Notícias de Ourém, Julho 2005
Aqui há bastantes anos, tantos que nem eu me lembro bem, era costume os homens trabalharem à jorna, enquanto as mulheres ficavam em casa para lhes fazerem o almoço. Quando chegava lá a certa hora e tudo estava pronto, a mulher metia o almoço na cesta para a ir levar ao marido.
Com o passar do tempo, algum filho mais velho começava também a trabalhar, e tudo ficava um pouco mais complicado. Se a jorna dele não fosse perto do pai, a mãe tinha de organizar a volta e sair mais cedo, para poder chegar a todos, sem prejuízo de ninguém. O que ainda podia salvar a situação era haver alguma irmã mais nova que desse uma ajuda na volta. Cada uma seguia por seu lado e todos ficavam servidos.

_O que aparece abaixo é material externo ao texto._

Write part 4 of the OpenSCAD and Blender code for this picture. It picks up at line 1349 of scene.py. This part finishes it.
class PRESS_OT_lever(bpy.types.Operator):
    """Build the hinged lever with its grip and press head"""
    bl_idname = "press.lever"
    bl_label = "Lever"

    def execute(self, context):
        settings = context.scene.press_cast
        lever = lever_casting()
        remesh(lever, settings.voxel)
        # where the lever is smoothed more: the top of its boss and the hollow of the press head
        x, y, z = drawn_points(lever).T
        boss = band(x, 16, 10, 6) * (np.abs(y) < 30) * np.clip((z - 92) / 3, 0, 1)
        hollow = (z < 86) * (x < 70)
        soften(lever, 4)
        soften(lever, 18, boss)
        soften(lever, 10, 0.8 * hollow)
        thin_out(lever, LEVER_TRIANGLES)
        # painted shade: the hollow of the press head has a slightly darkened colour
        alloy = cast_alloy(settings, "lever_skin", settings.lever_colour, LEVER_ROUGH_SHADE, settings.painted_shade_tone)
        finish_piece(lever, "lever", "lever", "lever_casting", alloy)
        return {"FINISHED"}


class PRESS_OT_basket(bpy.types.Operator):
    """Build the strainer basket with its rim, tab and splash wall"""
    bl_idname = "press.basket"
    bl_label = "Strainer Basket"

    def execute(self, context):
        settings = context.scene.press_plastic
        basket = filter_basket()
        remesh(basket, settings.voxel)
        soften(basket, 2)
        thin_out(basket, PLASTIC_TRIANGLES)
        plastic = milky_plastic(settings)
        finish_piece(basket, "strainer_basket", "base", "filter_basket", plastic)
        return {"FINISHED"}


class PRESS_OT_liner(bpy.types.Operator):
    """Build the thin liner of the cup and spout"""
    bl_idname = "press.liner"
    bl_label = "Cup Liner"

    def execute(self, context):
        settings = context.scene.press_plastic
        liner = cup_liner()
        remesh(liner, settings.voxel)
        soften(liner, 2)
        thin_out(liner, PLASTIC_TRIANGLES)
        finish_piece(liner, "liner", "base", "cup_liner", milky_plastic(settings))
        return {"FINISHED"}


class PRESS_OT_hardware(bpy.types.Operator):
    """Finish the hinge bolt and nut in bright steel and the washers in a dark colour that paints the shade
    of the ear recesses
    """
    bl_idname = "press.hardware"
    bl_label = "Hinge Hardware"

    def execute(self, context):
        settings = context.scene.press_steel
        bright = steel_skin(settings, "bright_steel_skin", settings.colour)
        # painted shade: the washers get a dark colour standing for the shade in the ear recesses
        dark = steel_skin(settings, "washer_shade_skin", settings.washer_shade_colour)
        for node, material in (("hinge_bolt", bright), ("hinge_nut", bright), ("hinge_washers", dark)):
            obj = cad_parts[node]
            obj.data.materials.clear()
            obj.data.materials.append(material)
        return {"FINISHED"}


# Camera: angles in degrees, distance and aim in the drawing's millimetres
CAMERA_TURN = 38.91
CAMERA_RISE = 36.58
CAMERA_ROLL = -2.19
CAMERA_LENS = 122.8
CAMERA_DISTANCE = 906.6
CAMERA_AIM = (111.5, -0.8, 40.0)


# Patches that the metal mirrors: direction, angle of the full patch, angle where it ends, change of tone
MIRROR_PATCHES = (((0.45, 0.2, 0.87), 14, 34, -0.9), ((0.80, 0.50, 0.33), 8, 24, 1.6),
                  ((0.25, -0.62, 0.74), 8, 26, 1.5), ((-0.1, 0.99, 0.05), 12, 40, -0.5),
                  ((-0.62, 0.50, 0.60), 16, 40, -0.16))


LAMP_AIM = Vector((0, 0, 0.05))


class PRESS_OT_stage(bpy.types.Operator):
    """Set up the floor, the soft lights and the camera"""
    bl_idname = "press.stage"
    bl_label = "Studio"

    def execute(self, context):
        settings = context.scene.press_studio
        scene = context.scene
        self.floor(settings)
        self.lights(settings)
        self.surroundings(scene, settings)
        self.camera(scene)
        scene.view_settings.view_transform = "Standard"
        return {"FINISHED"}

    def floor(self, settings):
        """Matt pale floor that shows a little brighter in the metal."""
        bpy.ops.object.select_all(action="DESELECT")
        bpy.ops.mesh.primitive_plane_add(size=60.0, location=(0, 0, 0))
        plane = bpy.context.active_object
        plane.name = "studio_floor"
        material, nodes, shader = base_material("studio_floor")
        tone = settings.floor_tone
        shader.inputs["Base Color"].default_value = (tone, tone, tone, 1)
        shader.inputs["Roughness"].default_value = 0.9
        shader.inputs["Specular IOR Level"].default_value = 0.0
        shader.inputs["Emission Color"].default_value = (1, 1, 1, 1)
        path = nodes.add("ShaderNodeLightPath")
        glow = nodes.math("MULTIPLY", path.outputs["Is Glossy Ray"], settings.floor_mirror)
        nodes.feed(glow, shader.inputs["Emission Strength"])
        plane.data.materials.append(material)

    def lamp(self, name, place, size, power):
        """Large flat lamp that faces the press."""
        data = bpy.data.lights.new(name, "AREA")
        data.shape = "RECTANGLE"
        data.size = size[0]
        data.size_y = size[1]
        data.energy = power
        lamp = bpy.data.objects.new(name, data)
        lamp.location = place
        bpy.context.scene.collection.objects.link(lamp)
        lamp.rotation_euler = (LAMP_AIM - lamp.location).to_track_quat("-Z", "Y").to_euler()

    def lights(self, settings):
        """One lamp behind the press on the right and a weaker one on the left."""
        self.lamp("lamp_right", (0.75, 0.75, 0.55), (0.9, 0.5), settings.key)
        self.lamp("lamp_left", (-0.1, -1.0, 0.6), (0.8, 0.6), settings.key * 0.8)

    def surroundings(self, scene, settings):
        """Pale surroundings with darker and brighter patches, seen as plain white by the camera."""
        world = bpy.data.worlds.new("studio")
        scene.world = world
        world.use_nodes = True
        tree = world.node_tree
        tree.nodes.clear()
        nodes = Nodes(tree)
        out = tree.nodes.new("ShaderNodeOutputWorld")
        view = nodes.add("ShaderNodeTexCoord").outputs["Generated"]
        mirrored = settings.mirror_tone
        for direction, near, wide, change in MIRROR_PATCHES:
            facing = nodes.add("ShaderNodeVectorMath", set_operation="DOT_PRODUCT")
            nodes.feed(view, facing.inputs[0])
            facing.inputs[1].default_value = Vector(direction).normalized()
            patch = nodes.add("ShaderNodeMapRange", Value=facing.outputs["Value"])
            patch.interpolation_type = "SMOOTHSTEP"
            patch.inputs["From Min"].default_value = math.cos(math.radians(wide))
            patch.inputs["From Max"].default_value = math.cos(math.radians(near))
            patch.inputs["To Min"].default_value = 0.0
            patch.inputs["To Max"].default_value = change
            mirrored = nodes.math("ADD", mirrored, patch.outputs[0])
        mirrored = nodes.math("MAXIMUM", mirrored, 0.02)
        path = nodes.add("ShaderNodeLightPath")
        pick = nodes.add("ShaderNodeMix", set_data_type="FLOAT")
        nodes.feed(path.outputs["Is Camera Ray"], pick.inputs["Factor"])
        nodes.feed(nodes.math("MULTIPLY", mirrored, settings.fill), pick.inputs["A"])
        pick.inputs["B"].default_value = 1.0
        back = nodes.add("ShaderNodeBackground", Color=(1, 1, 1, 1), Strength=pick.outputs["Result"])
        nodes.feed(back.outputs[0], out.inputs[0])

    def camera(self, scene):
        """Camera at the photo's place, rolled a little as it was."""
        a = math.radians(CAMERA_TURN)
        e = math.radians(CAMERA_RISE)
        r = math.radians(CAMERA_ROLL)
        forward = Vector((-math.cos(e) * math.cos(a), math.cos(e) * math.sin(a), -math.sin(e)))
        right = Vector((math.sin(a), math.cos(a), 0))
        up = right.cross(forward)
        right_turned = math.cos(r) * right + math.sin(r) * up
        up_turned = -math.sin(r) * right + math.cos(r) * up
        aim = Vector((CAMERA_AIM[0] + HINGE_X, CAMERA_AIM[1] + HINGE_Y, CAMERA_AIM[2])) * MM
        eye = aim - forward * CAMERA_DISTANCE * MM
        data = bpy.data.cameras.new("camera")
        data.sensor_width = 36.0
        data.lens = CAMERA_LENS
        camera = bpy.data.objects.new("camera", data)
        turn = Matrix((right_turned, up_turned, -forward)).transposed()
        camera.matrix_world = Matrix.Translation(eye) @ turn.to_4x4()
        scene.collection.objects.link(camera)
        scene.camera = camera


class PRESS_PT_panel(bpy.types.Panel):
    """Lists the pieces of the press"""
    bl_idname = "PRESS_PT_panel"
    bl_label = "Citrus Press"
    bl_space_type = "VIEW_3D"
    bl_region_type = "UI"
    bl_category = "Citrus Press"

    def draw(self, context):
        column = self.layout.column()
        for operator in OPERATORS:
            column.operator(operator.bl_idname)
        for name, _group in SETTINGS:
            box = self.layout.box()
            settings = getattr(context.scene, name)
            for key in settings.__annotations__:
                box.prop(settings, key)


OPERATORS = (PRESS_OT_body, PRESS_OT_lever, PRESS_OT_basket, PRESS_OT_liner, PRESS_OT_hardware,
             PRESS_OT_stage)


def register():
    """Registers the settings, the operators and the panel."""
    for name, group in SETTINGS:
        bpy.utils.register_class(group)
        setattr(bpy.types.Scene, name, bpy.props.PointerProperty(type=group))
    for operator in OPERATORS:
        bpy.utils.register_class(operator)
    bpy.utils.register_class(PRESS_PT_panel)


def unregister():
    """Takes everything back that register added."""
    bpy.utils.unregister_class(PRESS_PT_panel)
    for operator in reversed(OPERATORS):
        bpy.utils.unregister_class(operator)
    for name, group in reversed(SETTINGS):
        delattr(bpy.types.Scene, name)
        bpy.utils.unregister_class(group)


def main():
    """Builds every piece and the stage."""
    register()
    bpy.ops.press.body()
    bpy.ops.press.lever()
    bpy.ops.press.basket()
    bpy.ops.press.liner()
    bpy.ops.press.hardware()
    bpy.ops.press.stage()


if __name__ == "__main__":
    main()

Nem quero pensar o que seria se os filhos fossem cinco ou seis e não trabalhassem todos juntos. Bem se podiam arranjar ajudantes para levar o almoço a toda a gente, um para norte, outro para sul, uns para poente, outros para nascente.
Vêm estas a ideias a propósito de uma novidade que eu ouvi há pouco tempo. Como vinha de gente séria, tenho todas as razões para acreditar que as coisas são mesmo assim.

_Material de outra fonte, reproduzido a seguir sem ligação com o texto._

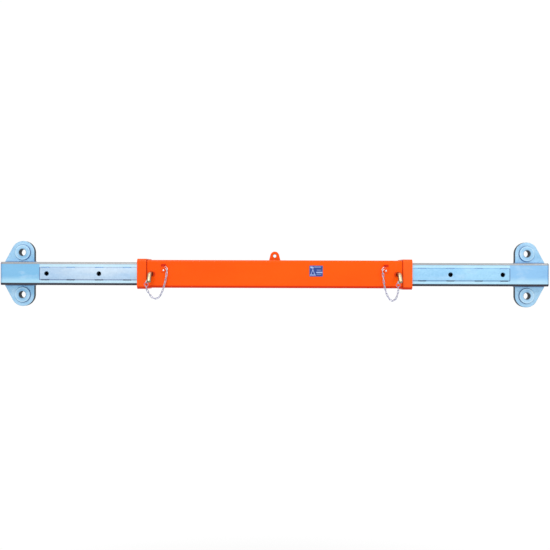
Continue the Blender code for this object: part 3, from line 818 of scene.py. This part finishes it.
# %% [markdown]
# ## Collars and their welds
# A band of flat bar is bent round each end of the tube and welded on to stiffen the mouth. The fillet of weld
# metal along its inner edge is a round bead carried round the tube, swelling at each ripple.


# %% Collars
def bead_round_tube(x, side_length, corner, radius):
    """A rippled bead that follows a square section's outline at one x."""
    outline = rounded_square(side_length, side_length, corner)
    outline = np.vstack([outline, outline[:1]])
    line = even_points(np.column_stack([np.full(len(outline), x), outline]), 361)[0]
    wave = 1 + 0.10 * np.abs(np.sin(np.pi * np.arange(360) / 3.0))
    return sweep(line[:-1], radius * wave, 8, (1.0, 0.0, 0.0), True)


for side, sign in SIDES:
    low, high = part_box(f"collar_{side}")
    band = section_along_x(2 * COLLAR_HALF, 0.0148, low[0], high[0], 0.0012, 0.0049)
    make_piece(f"collar_band_{side}", [band], enamel_collar, "beam", [f"collar_{side}"])
    inner_x = sign * min(abs(low[0]), abs(high[0]))
    beads = [bead_round_tube(inner_x - sign * 0.0006, 0.1205, 0.0102, 0.0024)]
    # The weld's dark enamel is painted shade along the collar's inner edge.
    make_piece(f"collar_weld_{side}", beads, enamel_shaded_weld, "beam", (), 50.0)

# %% [markdown]
# ## Lug plates
# A lug is flame-cut plate: round at the eye and sloping down to its foot. Every point of its edge has a
# partner on the eye at the same angle, so one skin covers the edge, the faces and the bore. The same formula
# makes the round bosses and the small handling lug.


# %% Lug outlines
def lug_outline(eye, radius, foot_inner, foot_outer, base):
    """Dense points round a lug: up the outer slope, round the eye, down the inner edge and along the foot."""
    def touch(corner, turn):
        away = np.array(corner) - np.array(eye)
        return math.atan2(away[1], away[0]) + turn * math.acos(min(1.0, radius / np.linalg.norm(away)))

    start = touch((foot_outer, base), 1)
    end = touch((foot_inner, base), -1)
    end += 2 * math.pi if end < start else 0.0
    turns = np.linspace(start, end, 72)
    arc = np.column_stack([eye[0] + radius * np.cos(turns), eye[1] + radius * np.sin(turns)])
    share = np.linspace(0.0, 1.0, 24, endpoint=False)[:, None]
    inner, outer = np.array([foot_inner, base]), np.array([foot_outer, base])
    return np.vstack([outer + share * (arc[0] - outer), arc, arc[-1] + share[1:] * (inner - arc[-1]),
                      inner + share * (outer - inner)])


def drilled_plate(outline, eye, hole_radius, front, back, ease):
    """A plate along Y whose eye loop has a point at the same angle as each point of the outline."""
    away = outline - np.array(eye)
    inner = np.array(eye) + hole_radius * away / np.linalg.norm(away, axis=1)[:, None]
    return plate_along_y(outline, inner, front, back, ease)


def mirrored(shape, scale):
    """A shape with its points multiplied by a sign for each axis."""
    points, faces = shape
    return points * np.array(scale, float), faces


def round_outline(eye, radius, count=96):
    """Points round a circle in X and Z."""
    turns = full_turn(count)
    return np.column_stack([eye[0] + radius * np.cos(turns), eye[1] + radius * np.sin(turns)])


# %% Eye plates, bosses and their welds
FOOT_INNER = 1.050
FOOT_OUTER = 1.1797
FOOT_WELD_Z = 0.0504
BOSS_WELD_RADIUS = 0.0333


def boss_weld(face_y):
    """A rippled fillet round a boss, where it meets one face of the plate."""
    ring = round_outline(EYE, BOSS_WELD_RADIUS, 240)
    wave = 1 + 0.10 * np.abs(np.sin(full_turn(240) * 32))
    return sweep(np.insert(ring, 1, face_y, axis=1), 0.0017 * wave, 8, (0.0, 1.0, 0.0), True)


plate_outline = lug_outline(EYE, 0.050, FOOT_INNER, FOOT_OUTER, ARM_HALF)
plate_shape = drilled_plate(plate_outline, EYE, EYE_HOLE, -0.010, 0.010, 0.0016)
boss_shape = drilled_plate(round_outline(EYE, 0.033), EYE, EYE_HOLE, -0.0163, -0.0100, 0.0012)
welds = []
for depth in (-1.0, 1.0):
    welds.append(boss_weld(depth * 0.0102))
    welds.append(weld_bead((FOOT_INNER, depth * 0.0108, FOOT_WELD_Z), (1.176, depth * 0.0108, FOOT_WELD_Z),
                           0.0032, (0.0, depth, 1.0)))
welds.append(weld_bead((1.0494, -0.012, FOOT_WELD_Z), (1.0494, 0.012, FOOT_WELD_Z), 0.0030, (-1.0, 0.0, 1.0)))
for side, sign in SIDES:
    body = f"arm_{side}"
    for level, rise in LEVELS:
        scale = (sign, 1.0, rise)
        make_piece(f"lug_{level}_{side}", [mirrored(plate_shape, scale)], zinc_plate, body,
                   [f"eye_plate_{level}_{side}"])
        for face, depth in (("front", -1.0), ("back", 1.0)):
            cheek = mirrored(boss_shape, (sign, -depth, rise))
            make_piece(f"cheek_{face}_{level}_{side}", [cheek], zinc_plate, body,
                       [f"boss_{face}_{level}_{side}"])
        make_piece(f"lug_weld_{level}_{side}", [mirrored(shape, scale) for shape in welds], zinc_fillet,
                   body, (), 50.0)
print("four lugs with bosses, eyes", 2 * EYE[0], "m apart")

# %% [markdown]
# ## The handling lug
# A small eye on top of the tube, for a hand or a light hook when the bare beam is carried. It is painted with
# the tube, and its foot is welded along both faces.

# %% Handling lug
low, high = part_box("handling_lug")
small_outline = lug_outline(SMALL_EYE, 0.0195, -0.025, 0.025, TUBE_HALF)
small = drilled_plate(small_outline, SMALL_EYE, 0.007, low[1], high[1], 0.0014)
make_piece("carry_lug", [small], enamel_tube, "beam", ["handling_lug"])
feet = [weld_bead((-0.0245, depth, 0.0604), (0.0245, depth, 0.0604), 0.0026, (0.0, depth, 0.01))
        for depth in (low[1] - 0.0004, high[1] + 0.0004)]
make_piece("carry_lug_weld", feet, enamel_tube, "beam", (), 50.0)

# %% [markdown]
# ## The arms
# Each arm is a smaller hollow section with three pin holes along its front face. Flat bars take up the play
# in the outer tube: long ones front and back, and short ones above and below that stay inside it. They are
# held by short stitches of weld, because a full run would pull the arm out of straight. A plate closes the
# outer end.

# %% Arm tubes, end plates and guide strips
LONG_STITCHES = (0.635, 0.756, 0.878, 0.988)
SHORT_STITCHES = (0.520,)
ARM_CORNER = 0.008
FACES = {"front": ((0, -1, 0), (0, 0, 1)), "back": ((0, 1, 0), (0, 0, 1)),
         "top": ((0, 0, 1), (0, 1, 0)), "bottom": ((0, 0, -1), (0, 1, 0))}
for side, sign in SIDES:
    body = f"arm_{side}"
    stations = [(sign * (PIN_STATION + number * HOLE_PITCH), 0.0) for number in range(3)]
    low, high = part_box(f"arm_tube_{side}")
    shell = section_along_x(2 * ARM_HALF, ARM_CORNER, low[0], high[0], 0.0008, 0.005)
    arm = make_piece(f"arm_shell_{side}", [shell], zinc_arms[side], body, [f"arm_tube_{side}"])
    bore(arm, stations, -ARM_HALF, -0.0440, PIN_HOLE)
    low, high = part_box(f"arm_cap_{side}")
    end_plate = section_along_x(2 * ARM_HALF, ARM_CORNER, low[0], high[0], 0.0016)
    make_piece(f"end_plate_{side}", [end_plate], zinc_arms[side], body, [f"arm_cap_{side}"])
    stitches = []
    for face, (outward, upward) in FACES.items():
        low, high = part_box(f"strip_{face}_{side}")
        outline = rounded_square(high[0] - low[0], 0.050, 0.004) + ((low[0] + high[0]) / 2, 0.0)
        place = ARM_HALF * np.array(outward, float)
        bar = flat_bar(outline, place, 0.0008, 0.0043, outward, np.array(upward, float))
        strip = make_piece(f"guide_{face}_{side}", [bar], zinc_arms[side], body,
                           [f"strip_{face}_{side}"])
        if face == "front":
            bore(strip, stations, -0.0543, -0.0490, PIN_HOLE, 0.0006)
        for middle in LONG_STITCHES if face in ("front", "back") else SHORT_STITCHES:
            for edge in (-1, 1):
                start = place * 1.012 + edge * 0.0258 * np.array(upward, float)
                ends = [start + (sign * (middle + reach), 0.0, 0.0) for reach in (-0.018, 0.018)]
                stitches.append(weld_bead(*ends, 0.0030, outward))
    make_piece(f"stitch_welds_{side}", stitches, zinc_bead, body, (), 50.0)
print("arms with", len(FACES), "strips and", len(stitches), "stitches each")

# %% [markdown]
# ## The locking pins
# A pin is a length of bright bar, chamfered at its tip and bent hot into a handle. A small oval of wire is
# welded to the side of the handle, and a ring hangs in it. The bar is a round section carried along one line:
# straight, then an arc, then straight again.

# %% Pins, loops and rings
PIN_RADIUS = 0.009
TIP_RADII = [0.0078, 0.0082]
END_RADII = [0.0089, 0.0086, 0.0081]
LOOP_OFFSET = 0.01055
TIP_Y = -0.0553
BEND_Y = -0.0750
BEND_RADIUS = 0.016
HANDLE = 0.0293
BEND = math.radians(60)
DOWN = np.array([0.0, -math.cos(BEND), -math.sin(BEND)])
bend_end = np.array([0.0, BEND_Y - BEND_RADIUS * math.sin(BEND), -BEND_RADIUS * (1 - math.cos(BEND))])
handle_end = bend_end + HANDLE * DOWN


def pin_shape(x):
    """The bar's centre line and radius: a chamfered tip, an arc, and a handle with an eased end."""
    tip = [(0.0, TIP_Y - step, 0.0) for step in (0.0, 0.0006, 0.0022, 0.0030, 0.0100, 0.0170)]
    turns = np.linspace(0.0, BEND, 24)
    arc = np.column_stack([np.zeros(24), BEND_Y - BEND_RADIUS * np.sin(turns),
                           -BEND_RADIUS * (1 - np.cos(turns))])
    straight = [bend_end + reach * DOWN for reach in (0.004, 0.012, 0.020, 0.0270)]
    end = [handle_end - (0.0012 - rise_by) * DOWN for rise_by in (0.0, 0.0005, 0.0009, 0.0012)]
    points = np.vstack([tip, arc, straight, end]) + (x, 0.0, 0.0)
    plain = len(points) - len(TIP_RADII) - len(END_RADII)
    radii = TIP_RADII + [PIN_RADIUS] * plain + END_RADII
    return sweep(points, radii, 40, (1.0, 0.0, 0.0))


for side, sign in SIDES:
    body = f"pin_{side}"
    x = sign * PIN_STATION
    make_piece(f"pin_bar_{side}", [pin_shape(x)], yellow_zinc, body, [f"locking_pin_{side}"])
    centre = handle_end + (x - LOOP_OFFSET, 0.0, 0.0)
    wide = np.cross((1.0, 0.0, 0.0), DOWN)
    loop = sweep(oval_line(centre, 0.0066, 0.0038, DOWN, wide), 0.00125, 12, (1.0, 0.0, 0.0), True)
    make_piece(f"handle_loop_{side}", [loop], bright_zinc, body, [f"pin_loop_{side}"], 60.0)
    tack = centre + (0.0010, 0.0, 0.0) - 0.0052 * DOWN
    bead = weld_bead(tack - 0.0020 * wide, tack + 0.0020 * wide, 0.0015, (1.0, 0.0, 0.0), 0.0012)
    make_piece(f"handle_tack_{side}", [bead], yellow_zinc, body, (), 60.0)
    low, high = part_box(f"pin_ring_{side}")
    middle = (np.array(low) + np.array(high)) / 2
    turns = full_turn(56)
    line = middle + 0.0082 * np.column_stack([np.cos(turns), np.zeros(56), np.sin(turns)])
    ring = sweep(line, 0.0011, 12, (0.0, 1.0, 0.0), True)
    make_piece(f"chain_ring_{side}", [ring], ring_zinc, body, [f"pin_ring_{side}"], 60.0)
print("pins drawn back with tips at", TIP_Y)

# %% [markdown]
# ## Brackets and rivets
# The upper end of each chain hooks into the ear of a small angle bracket, riveted to the tube and painted
# with it. The rivet is left bright. The ear is a plate with a hole, made flat like a lug and then turned.


# %% Brackets
def turned_on_y(profile, x, z):
    """A shape turned about a line along Y, from pairs of radius and Y."""
    profile = np.asarray(profile)
    turns = full_turn(32)
    rows = np.stack([x + profile[:, :1] * np.cos(turns), np.repeat(profile[:, 1:], 32, 1),
                     z + profile[:, :1] * np.sin(turns)], -1)
    return skin(rows, False)


BRACKET_X = 0.469
EAR_HOLE = (-0.0685, 0.0330)
for side, sign in SIDES:
    low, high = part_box(f"chain_bracket_{side}")
    foot_outline = rounded_square(high[0] - low[0], high[2] - low[2], 0.0025, 4)
    foot_outline += ((low[0] + high[0]) / 2, (low[2] + high[2]) / 2)
    foot = flat_bar(foot_outline, TUBE_FRONT, 0.0006, 0.0028, (0, -1, 0), UP)
    ear_outline = rounded_square(0.0132, 0.0195, 0.0035, 6) + (-0.0677, 0.03225)
    points, faces = drilled_plate(ear_outline, EAR_HOLE, 0.00375, -0.00125, 0.00125, 0.0005)
    ear = (np.column_stack([points[:, 1] + sign * BRACKET_X, points[:, 0], points[:, 2]]), faces)
    make_piece(f"bracket_plate_{side}", [foot, ear], enamel_bracket, "beam",
               [f"chain_bracket_{side}"])
    low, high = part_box(f"bracket_rivet_{side}")
    centre = (np.array(low) + np.array(high)) / 2
    radii = 0.0042 * np.sin(np.linspace(0.06, np.pi / 2, 9))
    heights = low[1] + 0.0022 * (1 - np.sqrt(1 - (radii / 0.00421) ** 2))
    head = turned_on_y(np.column_stack([np.append(radii, 0.0041), np.append(heights, low[1] + 0.0026)]),
                       centre[0], centre[2])
    make_piece(f"rivet_head_{side}", [head], rivet_metal, "beam", [f"bracket_rivet_{side}"], 50.0)

# %% [markdown]
# ## The label plate
# The film is printed on a thin plate with round corners, stuck to the front face.

# %% Label plate
label_outline = rounded_square(2 * label_half[0], 2 * label_half[2], 0.003) + label_middle[[0, 2]]
plate = flat_bar(label_outline, TUBE_FRONT, 0.0003, 0.0011, (0, -1, 0), UP)
make_piece("label_plate", [plate], film, "beam", ["rating_label"])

Disseram-me que está para ser construída entre Ourém e Caxarias, na zona industrial, uma cozinha central da Câmara Municipal, para preparar almoços para várias instituições. A ideia, em si, parece ter algumas boas intenções. Uma cozinha central normalmente fica mais económica e é mais fácil de controlar, do ponto de vista da higiene e da qualidade. Mas aqui é que voltamos à nossa história das jornas, com os almoços a serem levados a quem anda a trabalhar. É que, por mais estranho que pareça, esta cantina estava pensada para servir refeições às escolas do Concelho. Assim por alto, para se fazer uma ideia, podemos dizer que são à volta de cem.

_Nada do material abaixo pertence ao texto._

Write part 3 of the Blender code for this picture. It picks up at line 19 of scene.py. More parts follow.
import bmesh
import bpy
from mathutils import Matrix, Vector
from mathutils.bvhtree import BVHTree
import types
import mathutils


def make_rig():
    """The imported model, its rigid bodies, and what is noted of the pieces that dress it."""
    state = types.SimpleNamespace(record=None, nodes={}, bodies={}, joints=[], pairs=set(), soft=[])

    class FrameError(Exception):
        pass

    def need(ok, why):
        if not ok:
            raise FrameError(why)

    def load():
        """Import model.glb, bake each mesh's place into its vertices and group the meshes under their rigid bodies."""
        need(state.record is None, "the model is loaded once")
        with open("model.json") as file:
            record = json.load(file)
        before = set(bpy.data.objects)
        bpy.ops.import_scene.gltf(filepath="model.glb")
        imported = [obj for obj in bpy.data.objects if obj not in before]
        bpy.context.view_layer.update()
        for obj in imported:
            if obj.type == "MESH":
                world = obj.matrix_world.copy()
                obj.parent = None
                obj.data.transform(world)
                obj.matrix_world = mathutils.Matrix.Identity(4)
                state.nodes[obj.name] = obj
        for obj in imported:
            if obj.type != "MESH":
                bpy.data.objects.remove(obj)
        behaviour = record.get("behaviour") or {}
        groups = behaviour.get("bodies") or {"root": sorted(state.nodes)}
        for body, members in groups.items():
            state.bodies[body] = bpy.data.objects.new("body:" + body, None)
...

Na primeira parte do plano, não parece complicado produzir as refeições para toda essa gente, o problema é levá-la até ao lugar onde vai ser comida. Se a cozinha vai ficar situada entre Ourém e Caxarias, é num ponto bem central, o que tem importantes vantagens para organizar a volta. Mas o que eu ainda não compreendi é como se vai orientar a distribuição de almoços por tanta gente. Então vão pôr carrinhas diariamente na estrada, a caminho da Giesteira de Fátima, das Matas e do Cercal, de S. Jorge da Freixianda, de Alburitel e de Seiça? Quantos quilómetros se hão-de fazer por dia para chegar a cem escolas? Quanto tempo demoram as viagens? A comida aguenta a qualidade no meio de tanto abanar? Quantos trajectos são precisos, para norte e para sul, para nascente e poente? Quanto se poupa afinal com uma solução como esta? E quanto se gasta a mais?
Acredito que aqui há muito boas intenções, há um plano, mas só pensado até meio, falta-lhe a parte final.
Se as mulheres de antigamente aqui pudessem falar, lembradas de quando tinham de fazer uma grande volta para levar o almoço aos homens que andavam longe a trabalhar, elas haviam de ter uma opinião sobre esta maneira de organizar.